The ultimate goal of Christian nationalism is to dismantle the constitutional principle of church-state separation and to inject ultra-conservative Christian beliefs into the law and, from there, attempt to further regulate bodily autonomy, said Rachel Laser, president of Americans United for Separation of Church and State.
“Church-state separation doesn’t just protect your right to believe as you choose, it also protects your freedom to live as your authentic self and have control over your body. There’s a connecting of the dots that we need to do today to illustrate how important church-state separation is to our daily lives.”
The need for such boundaries was illustrated in Trump’s executive order proclaiming the existence of only two genders, mandating the term “sex” replace “gender” and rescinding all federal policies supporting transgender equality, she added. Trump’s language “betrays that is a religious definition that was sneaked into that executive order about how your sex is established from conception.”

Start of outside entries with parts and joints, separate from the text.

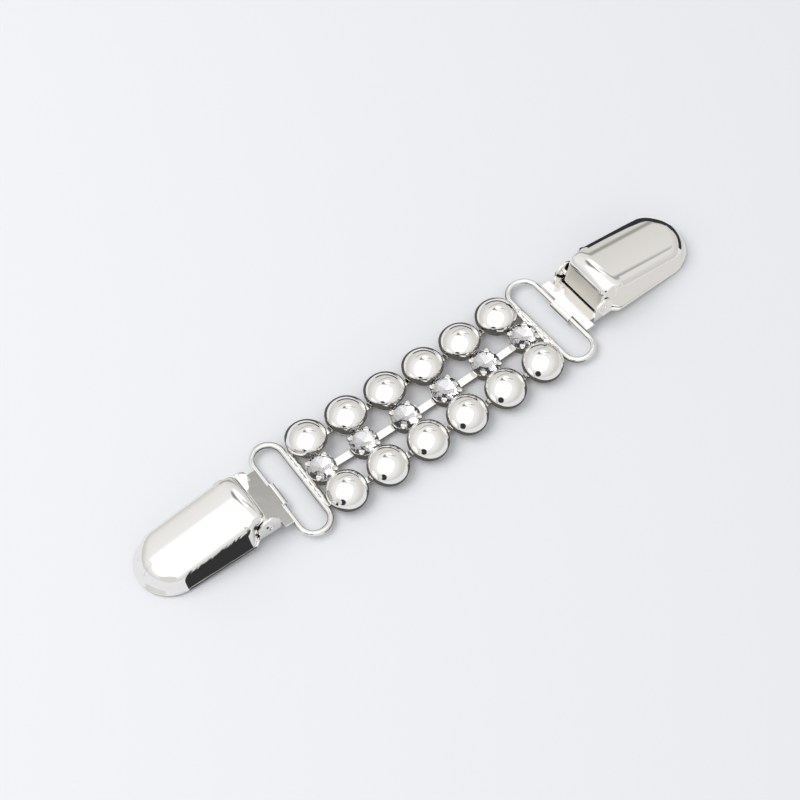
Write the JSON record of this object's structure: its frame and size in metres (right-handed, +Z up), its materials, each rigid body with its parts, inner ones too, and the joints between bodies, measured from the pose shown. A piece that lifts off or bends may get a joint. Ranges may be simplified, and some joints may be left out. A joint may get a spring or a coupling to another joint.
{
  "type": "cardigan cinch clip",
  "caption": "Two metal lever clips on wire loops, joined by a flexible trim of cup-set crystals between rows of half-round beads, for drawing in a garment.",
  "frame": {"origin": "on the floor, under the middle of the whole", "axes": "+X along the strip to the right-hand clip, +Y across it to the far bead row and the hollow side of its slight bow, +Z up out of the shown face"},
  "size_m": [0.1288, 0.023, 0.0094],
  "materials": {
    "bead_shell": "mirror-bright silver-coloured plate on smooth half-round beads",
    "cup_metal": "bright silver-coloured plate with darker recesses",
    "link_metal": "bright silver-coloured plate on flat strips and solder",
    "wire": "bright silver-coloured plate on round wire",
    "clip_plate": "bright plate with fine rolling marks",
    "lever_sheet": "mirror-bright pressed sheet with turned edges",
    "pin_metal": "bright rivet with small peened heads",
    "crystal": "clear cut crystal",
    "pad_plastic": "moulded white plastic"
  },
  "bodies": {
    "row_1": {"bead_far_1": "bead_shell", "bead_near_1": "bead_shell", "bead_cup_far_1": "cup_metal", "bead_cup_near_1": "cup_metal", "crystal_1": "crystal", "crystal_cup_1": "cup_metal", "crystal_bar_1": "link_metal", "bead_tabs_1": "link_metal", "end_solder_left": "link_metal", "wire_loop_left": "wire"},
    "row_2": {"bead_far_2": "bead_shell", "bead_near_2": "bead_shell", "bead_cup_far_2": "cup_metal", "bead_cup_near_2": "cup_metal", "crystal_2": "crystal", "crystal_cup_2": "cup_metal", "crystal_bar_2": "link_metal", "bead_tabs_2": "link_metal"},
    "row_3": {"bead_far_3": "bead_shell", "bead_near_3": "bead_shell", "bead_cup_far_3": "cup_metal", "bead_cup_near_3": "cup_metal", "crystal_3": "crystal", "crystal_cup_3": "cup_metal", "crystal_bar_3": "link_metal", "bead_tabs_3": "link_metal"},
    "row_4": {"bead_far_4": "bead_shell", "bead_near_4": "bead_shell", "bead_cup_far_4": "cup_metal", "bead_cup_near_4": "cup_metal", "crystal_4": "crystal", "crystal_cup_4": "cup_metal"},
    "row_5": {"bead_far_5": "bead_shell", "bead_near_5": "bead_shell", "bead_cup_far_5": "cup_metal", "bead_cup_near_5": "cup_metal", "crystal_5": "crystal", "crystal_cup_5": "cup_metal", "crystal_bar_4": "link_metal", "bead_tabs_4": "link_metal"},
    "row_6": {"bead_far_6": "bead_shell", "bead_near_6": "bead_shell", "bead_cup_far_6": "cup_metal", "bead_cup_near_6": "cup_metal", "crystal_6": "crystal", "crystal_cup_6": "cup_metal", "crystal_bar_5": "link_metal", "bead_tabs_5": "link_metal", "end_solder_right": "link_metal", "wire_loop_right": "wire"},
    "clip_left": {"base_plate_left": "clip_plate", "hinge_pin_left": "pin_metal", "grip_pad_left": "pad_plastic"},
    "lever_arm_left": {"lever_left": "lever_sheet"},
    "clip_right": {"base_plate_right": "clip_plate", "hinge_pin_right": "pin_metal", "grip_pad_right": "pad_plastic"},
    "lever_arm_right": {"lever_right": "lever_sheet"}
  },
  "joints": [
    {"name": "bend_2_3", "type": "hinge", "parent": "row_3", "child": "row_2", "pos_m": [-0.00632, -0.0007, 0.0011], "axis": [-0.0088, -1, 0], "range_deg": [-15, 15]},
    {"name": "bend_1_2", "type": "hinge", "parent": "row_2", "child": "row_1", "pos_m": [-0.01596, -0.0005, 0.0011], "axis": [-0.0263, -0.9997, 0], "range_deg": [-15, 15]},
    {"name": "bend_3_4", "type": "hinge", "parent": "row_3", "child": "row_4", "pos_m": [0.00332, -0.00073, 0.0011], "axis": [-0.0088, 1, 0], "range_deg": [-15, 15]},
    {"name": "bend_4_5", "type": "hinge", "parent": "row_4", "child": "row_5", "pos_m": [0.00632, -0.0007, 0.0011], "axis": [-0.0088, 1, 0], "range_deg": [-15, 15]},
    {"name": "bend_5_6", "type": "hinge", "parent": "row_5", "child": "row_6", "pos_m": [0.01596, -0.0005, 0.0011], "axis": [-0.0263, 0.9997, 0], "range_deg": [-15, 15]},
    {"name": "swivel_left", "type": "hinge", "parent": "row_1", "child": "clip_left", "pos_m": [-0.03421, 0.00026, 0.0014], "axis": [-0.0438, -0.999, 0], "range_deg": [-90, 90]},
    {"name": "swivel_right", "type": "hinge", "parent": "row_6", "child": "clip_right", "pos_m": [0.03421, 0.00026, 0.0014], "axis": [-0.0438, 0.999, 0], "range_deg": [-90, 90]},
    {"name": "lever_hinge_left", "type": "hinge", "parent": "clip_left", "child": "lever_arm_left", "pos_m": [-0.03939, 0.00049, 0.00421], "axis": [0.0438, 0.999, 0], "range_deg": [0, 95]},
    {"name": "lever_hinge_right", "type": "hinge", "parent": "clip_right", "child": "lever_arm_right", "pos_m": [0.03939, 0.00049, 0.00421], "axis": [0.0438, -0.999, 0], "range_deg": [0, 95]}
  ]
}
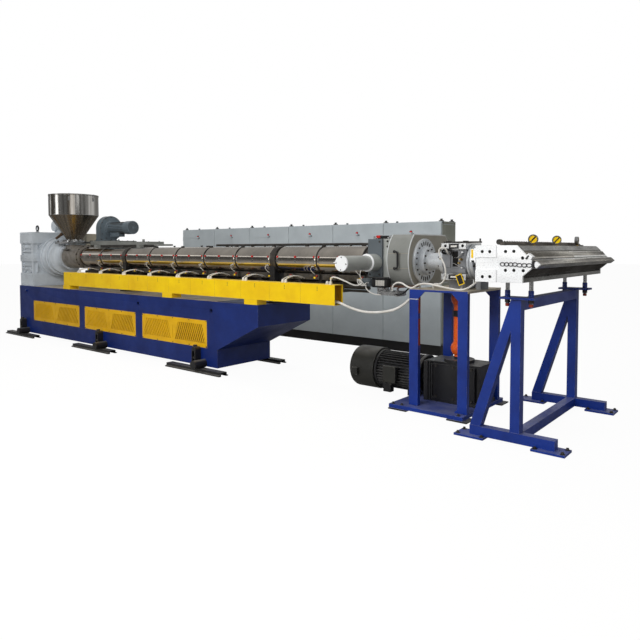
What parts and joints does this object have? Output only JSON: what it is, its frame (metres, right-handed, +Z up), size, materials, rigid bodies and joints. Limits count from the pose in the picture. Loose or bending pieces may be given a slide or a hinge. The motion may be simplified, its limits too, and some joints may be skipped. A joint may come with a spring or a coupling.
{
  "type": "plastic sheet extrusion line",
  "caption": "Extrusion line: gearbox, hopper and heated barrel on a blue base frame, screen changer, melt pump with shaft drive, wide flat die on a stand, and a row of cabinets.",
  "frame": {"origin": "middle of the plan, on the floor", "axes": "+X along the line from gearbox to die lip, +Y across the line towards the cabinets, +Z up"},
  "size_m": [10.244, 3.884, 2.5526],
  "materials": {
    "base_blue": "semi-gloss",
    "black_paint": "satin",
    "blower_grey": "satin",
    "cabinet_grey": "satin",
    "cable_white": "satin",
    "cardan_orange": "gloss",
    "dark_steel": "satin",
    "gear_grey": "satin",
    "guard_grey": "satin",
    "machined_steel": "machined",
    "motor_beige": "satin",
    "polished_cover": "polished",
    "stainless": "brushed",
    "tray_yellow": "semi-gloss"
  },
  "bodies": {
    "line": {"base_frame": "base_blue", "louvre_panels": "tray_yellow", "levelling_jacks": "black_paint", "gearbox_housing": "gear_grey", "drive_motor": "motor_beige", "bearing_flange": "gear_grey", "feed_section": "dark_steel", "hopper_throat": "machined_steel", "hopper": "stainless", "hopper_lid": "stainless", "barrel": "dark_steel", "heater_covers": "polished_cover", "barrel_supports": "black_paint", "under_channel": "dark_steel", "blower_duct": "blower_grey", "blower_housing": "blower_grey", "cable_tray": "tray_yellow", "tray_covers": "tray_yellow", "tray_feet": "tray_yellow", "gland_leads": "cable_white", "screen_changer": "blower_grey", "hydraulic_cylinder": "guard_grey", "instruments": "black_paint", "guard_drum": "guard_grey", "adapter_neck": "machined_steel", "melt_pump": "dark_steel", "die_adapter": "machined_steel", "die_lower": "machined_steel", "die_upper": "machined_steel", "die_ends": "machined_steel", "die_bolts": "dark_steel", "die_gauges": "machined_steel", "die_supports": "dark_steel", "die_stand_frames": "base_blue", "pump_stand": "base_blue", "pump_base": "base_blue", "pump_gearbox": "black_paint", "pump_motor": "black_paint", "tray_cable": "cable_white", "die_cable": "cable_white", "pump_lead": "cable_white", "gland_cable": "cable_white", "cabinet_roof": "cabinet_grey", "cabinet_floor": "black_paint", "cabinet_back": "cabinet_grey", "cabinet_uprights": "cabinet_grey"},
    "door_1": {"cabinet_door_1": "cabinet_grey"},
    "door_2": {"cabinet_door_2": "cabinet_grey"},
    "door_3": {"cabinet_door_3": "cabinet_grey"},
    "door_4": {"cabinet_door_4": "cabinet_grey"},
    "door_5": {"cabinet_door_5": "cabinet_grey"},
    "door_6": {"cabinet_door_6": "cabinet_grey"},
    "cardan": {"cardan_shaft": "cardan_orange"}
  },
  "joints": [
    {"name": "door_1_hinge", "type": "hinge", "parent": "line", "child": "door_1", "pos_m": [-3.589, 1.492, 1], "axis": [0, 0, -1], "range_deg": [0, 110]},
    {"name": "door_2_hinge", "type": "hinge", "parent": "line", "child": "door_2", "pos_m": [-2.589, 1.492, 1], "axis": [0, 0, -1], "range_deg": [0, 110]},
    {"name": "door_3_hinge", "type": "hinge", "parent": "line", "child": "door_3", "pos_m": [-1.589, 1.492, 1], "axis": [0, 0, -1], "range_deg": [0, 110]},
    {"name": "door_4_hinge", "type": "hinge", "parent": "line", "child": "door_4", "pos_m": [-0.589, 1.492, 1], "axis": [0, 0, -1], "range_deg": [0, 110]},
    {"name": "door_5_hinge", "type": "hinge", "parent": "line", "child": "door_5", "pos_m": [0.411, 1.492, 1], "axis": [0, 0, -1], "range_deg": [0, 110]},
    {"name": "door_6_hinge", "type": "hinge", "parent": "line", "child": "door_6", "pos_m": [1.411, 1.492, 1], "axis": [0, 0, -1], "range_deg": [0, 110]},
    {"name": "cardan_spin", "type": "hinge", "parent": "line", "child": "cardan", "pos_m": [3.828, -0.799, 0.8], "axis": [0, 0, 1], "continuous": true}
  ]
}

The administration’s promised assault on the U.S. Department of Education comes right out of the Project 2025, the Christian nationalist playbook for reshaping government and society, said Alessandro Terenzoni, vice president of public policy for Americans United.
“Education is the biggest threat to Christian nationalism that we have, and isn’t that exactly why Christian nationalists are gunning for public education? For our colleges and universities? Because an informed public has always been a threat to authoritarianism since time immemorial and now is no different.”
“An informed public has always been a threat to authoritarianism since time immemorial, and now is no different.”
Trump’s executive order titled “Expanding Educational Freedom” actually describes his administration’s efforts to redirect federal dollars to faith-based and other private schools and may come in the form of tax credits or vouchers, Terenzoni said.
Another play from Project 2025 is to abolish the U.S. Department of Education in part because of the work the agency performs protecting the civil rights of students, he added. “It’s a civil rights agency in everything it does. It has an office for civil rights that Project 2025 intends to move over to the Department of Justice. That move also abandons all the administrative enforcement of that office.”
Americans opposed to these developments must contact their representatives in Congress, Tyler said. “We (Christians Against Christian Nationalism) are pushing out action alerts about how they can tell their elected representatives to say no to these schemes, because many of these executive orders really will take acts of Congress to fully implement. So, the time is now for people to get more engaged.”
Laser urged Americans to look for the relationships between Christian nationalism and abortion, LGBTQ equality and church-state separation. “This is a great issue to unite around. We all have a stake in protecting religious freedom, so don’t just do the pulpit exchange on Martin Luther King Jr. Day. Get together and unite around this issue with Muslims, Jews Christians, Hindus and the non-religious, and recommit to church-state separation.”
U.S. Rep. Jamie Raskin, D-Md., said one way to remain undaunted in the moment is to take the long, historical view of it. “Let us never forget that for most of human history, up until the Revolution, and then all the way through up until today, all over the world most people have lived under conditions of tremendous authoritarianism, with monarchs and kings and dictators.”
Raskin listed Russian President Vladimir Putin, North Korean dictator Kim Jong Un and President Trump as modern-day examples of that trend.
“That’s been the fate of humanity,” he said. “Democracy has always been the exception and it’s always been a struggle. And if we had the luxury of being able to forget that for a while, we no longer have that luxury. We are in the fight.”